We then are required to write a paper every two weeks. For this, first and second-termers receive a word that they use as the key source to guide their research. Third-termers use the space to begin formulating their thesis proposal. In my second term, summer 2016, the word that I received was ‘courage.’ Since I am a graphic designer I decided to illustrate the word as I perceive it before writing. I imagined myself as the main character of the image. The hearts I drew were a representation of the etymological root of the concept courage in Spanish. The result was an image of a ‚peaceful warrior‘, holding a heart in order to spread love and courage.
Before continuing, I need to establish that for me in this context the ‚peaceful warrior‘ is a representation of the ‚elicitive conflict worker‘. An elicitive conflict worker, is a person that possess three main skills: awareness (of the ‚self‘, of their ‚own fantasies‘ and of ‚the environment‘), balance between compassion and self-protection and lastly,congruent communication. All these skills can lead to positive effects in any conflicting system in order to re-establish the dynamic equilibrium of the system. To me, this ‚peaceful warrior‘ that I drew was a representation of myself. A ‚self‘ that is now in the transformative process of comprehension.
My second term is over now. I am currently beginning the online phase of my third term which means that I am using the virtual space for starting my thesis proposal. I am in a transitional and analytical phase at this moment. I feel that all the experiences of my second term did not provide me with a definite explanation on the concept of courage, but rather an infinite one. I see this as an opportunity to clarify my inner knowledge and personal relation with the word. A part of it has become a guideline for my thesis journey.
My mind is full of the nearly new acquired experience and through them I can now realize the strength and power that I am an owner of. The authentic relation that I have with my feelings is manifest by acting only in accordance to the rules of my heart.
If I go back in time and rethink all that has happened I can say that my first and second terms were full of encouraging experiences. I literally jumped into the cold water of the Innsbruck River four times and was pushed to my limits during the field training with the Austrian Armed Forces. What I realize now after my second term is that I define myself as a ‚wounded healer’. A wounded healer is an archetype that goes beyond superficial descriptions suggesting an in-depth exploration of the true meaning of the healing experience; transcending personal suffering and willingness to accept vulnerability while cultivating the ability to view it as growing and developing evolution, as explained by Mariom Conti-O’Hare in her 2002 text The Nurse as Wounded Healer From Trauma to Transcendence: Theoretical Perspectives. I have consciously healed myself in the past after passing through a horrible and traumatizing experience in my youth. After analyzing this experience during my peace studies terms I consider it to be the key point to understand where courage changes things in my life in order to be transformed.

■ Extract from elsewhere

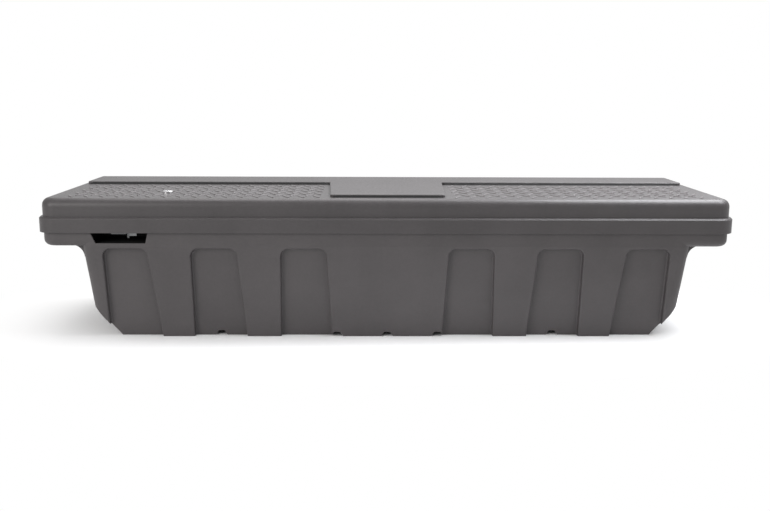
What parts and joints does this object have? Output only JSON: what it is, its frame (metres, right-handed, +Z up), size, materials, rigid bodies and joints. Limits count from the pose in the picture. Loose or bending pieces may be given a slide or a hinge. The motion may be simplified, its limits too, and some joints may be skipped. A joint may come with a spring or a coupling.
{
  "type": "truck tool box",
  "caption": "Crossover truck tool box: ribbed moulded tub that hangs between the bed rails, hinged double-wall lid with tread, gas struts, latch and key lock.",
  "frame": {"origin": "under the middle of the box, on the plane of the tub's underside", "axes": "+X along the box, +Y from the finger opening side to the hinge side, +Z up"},
  "size_m": [1.76, 0.508, 0.3675],
  "materials": {
    "tub_plastic": "dark grey moulded polyethylene with a fine pebbled grain",
    "lid_plastic": "dark grey moulded polyethylene, fine grain, raised tread bars",
    "liner_plastic": "dark grey pressed sheet, smooth",
    "seal_rubber": "black weather strip",
    "pocket_plastic": "black moulded plastic",
    "lock_chrome": "bright chrome plate",
    "strut_chrome": "polished piston rod",
    "strut_black": "black paint",
    "eye_plastic": "black glass-filled plastic",
    "hinge_steel": "black coated steel",
    "zinc_steel": "zinc-plated steel"
  },
  "bodies": {
    "tub": {"hinge_center_pin": "zinc_steel", "hinge_center_tub_leaf": "hinge_steel", "hinge_left_pin": "zinc_steel", "hinge_left_tub_leaf": "hinge_steel", "hinge_right_pin": "zinc_steel", "hinge_right_tub_leaf": "hinge_steel", "hinge_rivets_tub": "zinc_steel", "latch_pocket": "pocket_plastic", "pocket_rivets": "zinc_steel", "rail_plate_left": "zinc_steel", "rail_plate_right": "zinc_steel", "rim_seal": "seal_rubber", "striker_left": "zinc_steel", "striker_right": "zinc_steel", "striker_screws": "zinc_steel", "strut_lower_bracket_left": "zinc_steel", "strut_lower_bracket_right": "zinc_steel", "strut_screws": "zinc_steel", "tub_shell": "tub_plastic"},
    "lid": {"bolt_guide_left": "zinc_steel", "bolt_guide_right": "zinc_steel", "bracket_screws": "zinc_steel", "hinge_center_lid_leaf": "hinge_steel", "hinge_left_lid_leaf": "hinge_steel", "hinge_right_lid_leaf": "hinge_steel", "hinge_rivets_lid": "zinc_steel", "lid_liner": "liner_plastic", "lid_shell": "lid_plastic", "liner_rivets": "zinc_steel", "lock_housing": "lock_chrome", "lock_nut": "zinc_steel", "return_spring_left": "zinc_steel", "return_spring_right": "zinc_steel", "rod_bracket_center": "zinc_steel", "rod_bracket_far_left": "zinc_steel", "rod_bracket_left": "zinc_steel", "rod_bracket_right": "zinc_steel", "strut_upper_bracket_left": "zinc_steel", "strut_upper_bracket_right": "zinc_steel"},
    "latch": {"finger_lever": "zinc_steel", "latch_hook_left": "zinc_steel", "latch_hook_right": "zinc_steel", "rod_pins": "zinc_steel", "torque_rod": "zinc_steel"},
    "lock_plug": {"cam_nut": "zinc_steel", "lock_cam": "zinc_steel", "lock_plug": "lock_chrome"},
    "lock_bolt": {"lock_bolt": "zinc_steel"},
    "strut_tube_left": {"strut_cylinder_left": "strut_black", "strut_lower_eye_left": "eye_plastic"},
    "strut_rod_left": {"strut_rod_left": "strut_chrome", "strut_upper_eye_left": "eye_plastic"},
    "strut_tube_right": {"strut_cylinder_right": "strut_black", "strut_lower_eye_right": "eye_plastic"},
    "strut_rod_right": {"strut_rod_right": "strut_chrome", "strut_upper_eye_right": "eye_plastic"}
  },
  "joints": [
    {"name": "lid_hinge", "type": "hinge", "parent": "tub", "child": "lid", "pos_m": [0, 0.249, 0.276], "axis": [-1, 0, 0], "range_deg": [0, 65]},
    {"name": "latch_turn", "type": "hinge", "parent": "lid", "child": "latch", "pos_m": [0, -0.17, 0.292], "axis": [-1, 0, 0], "range_deg": [0, 20], "stiffness_Nm_per_rad": 2, "springref_deg": -17.19},
    {"name": "key_turn", "type": "hinge", "parent": "lid", "child": "lock_plug", "pos_m": [-0.575, -0.122, 0.33], "axis": [0, 0, -1], "range_deg": [0, 90]},
    {"name": "lock_slide", "type": "slide", "parent": "lid", "child": "lock_bolt", "axis": [-1, 0, 0], "range_m": [0, 0.0199]},
    {"name": "strut_left_pivot", "type": "hinge", "parent": "tub", "child": "strut_tube_left", "pos_m": [-0.725, 0.189, 0.156], "axis": [-1, 0, 0], "range_deg": [0, 31.54]},
    {"name": "strut_left_slide", "type": "slide", "parent": "strut_tube_left", "child": "strut_rod_left", "axis": [0, -0.442, 0.897], "range_m": [0, 0.09098]},
    {"name": "strut_right_pivot", "type": "hinge", "parent": "tub", "child": "strut_tube_right", "pos_m": [0.725, 0.189, 0.156], "axis": [-1, 0, 0], "range_deg": [0, 31.54]},
    {"name": "strut_right_slide", "type": "slide", "parent": "strut_tube_right", "child": "strut_rod_right", "axis": [0, -0.442, 0.897], "range_m": [0, 0.09098]}
  ],
  "couplings": [
    {"joint": "lock_slide", "follows": "key_turn", "m_per_rad": 0.012604},
    {"joint": "strut_left_pivot", "follows": "lid_hinge", "ratio": 0.48374},
    {"joint": "strut_left_slide", "follows": "lid_hinge", "m_per_rad": 0.080022},
    {"joint": "strut_right_pivot", "follows": "lid_hinge", "ratio": 0.48374},
    {"joint": "strut_right_slide", "follows": "lid_hinge", "m_per_rad": 0.080022}
  ]
}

I have gotten to know my shadows and at the same time I learned to embrace them in order to be able to withstand many endings and many many beginnings with a reborn passion.
As I said, I have had difficulties in the past and by having the dare to delve into them, through remembering / retelling / rewriting those moments I have found a source to heal myself.

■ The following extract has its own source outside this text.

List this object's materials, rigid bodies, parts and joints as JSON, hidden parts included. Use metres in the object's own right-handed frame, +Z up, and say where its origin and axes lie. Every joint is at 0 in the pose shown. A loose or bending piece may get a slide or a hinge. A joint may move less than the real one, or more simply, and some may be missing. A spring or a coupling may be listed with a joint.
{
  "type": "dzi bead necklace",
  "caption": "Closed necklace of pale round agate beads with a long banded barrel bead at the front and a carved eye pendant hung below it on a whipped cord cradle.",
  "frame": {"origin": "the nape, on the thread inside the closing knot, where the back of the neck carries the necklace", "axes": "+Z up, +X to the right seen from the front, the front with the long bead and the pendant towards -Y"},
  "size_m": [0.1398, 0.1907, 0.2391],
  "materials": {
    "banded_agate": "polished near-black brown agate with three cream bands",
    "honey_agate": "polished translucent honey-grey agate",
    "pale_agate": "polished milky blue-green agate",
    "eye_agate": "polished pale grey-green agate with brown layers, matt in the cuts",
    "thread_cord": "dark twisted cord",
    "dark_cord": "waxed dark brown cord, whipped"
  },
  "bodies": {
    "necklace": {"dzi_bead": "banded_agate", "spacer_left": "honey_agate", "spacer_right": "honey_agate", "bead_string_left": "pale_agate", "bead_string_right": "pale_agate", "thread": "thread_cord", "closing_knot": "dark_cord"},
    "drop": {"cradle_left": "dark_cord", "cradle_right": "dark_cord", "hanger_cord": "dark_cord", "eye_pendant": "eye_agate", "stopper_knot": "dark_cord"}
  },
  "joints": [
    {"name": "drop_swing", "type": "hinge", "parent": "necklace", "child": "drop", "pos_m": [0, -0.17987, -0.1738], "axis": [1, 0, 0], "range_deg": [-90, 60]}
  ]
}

I have overcome my fears. I have had to face my vulnerabilities and I have challenged myself. Somehow difficult experiences have helped me to develop my courageous heart. At this point it feels like it took great courage and internal strength to retrace my challenging past history in order to transform it into self-knowledge, self-realization and wisdom. I consider that by retelling this personal story to others, it might perhaps inspire others and provide a path of recognition of the power of awareness. For myself too, by being aware of this, I know I can develop passion and strength.
By attempting to understand what ‘courage’ means to me during my second term I started a journey in which I discovered that I am a woman and that my divine femininity is an important part of my body, my mind, and my soul. I now comprehend how often I worked in the service of others along the path of my life. I feel that I can unfold my life story and at the same time channel my spiritual wisdom after having worked with my emotional and passionate darkness.
For me, ‘The Peaceful-Warrior’ and ‘The Wounded-Healer’ are two archetypes that are not mutually exclusive or conflicting with each other. They are rather supporting one another. As I see it, in order to heal, you must know how it feels to be wounded and to be grateful for those wounds. So for me where the healer ends, the warrior begins. Where the warrior ends the healer begins.
What I sense now is that I am a wounded survivor who loves to tell others what a beautiful blessing life is at the end when everything passes. I can say this path of awareness together with the experiences I have had in the MA program of Peace Studies have not only given me those insights but have also given me many beautiful friends who encourage me to continue believing in the path of peace.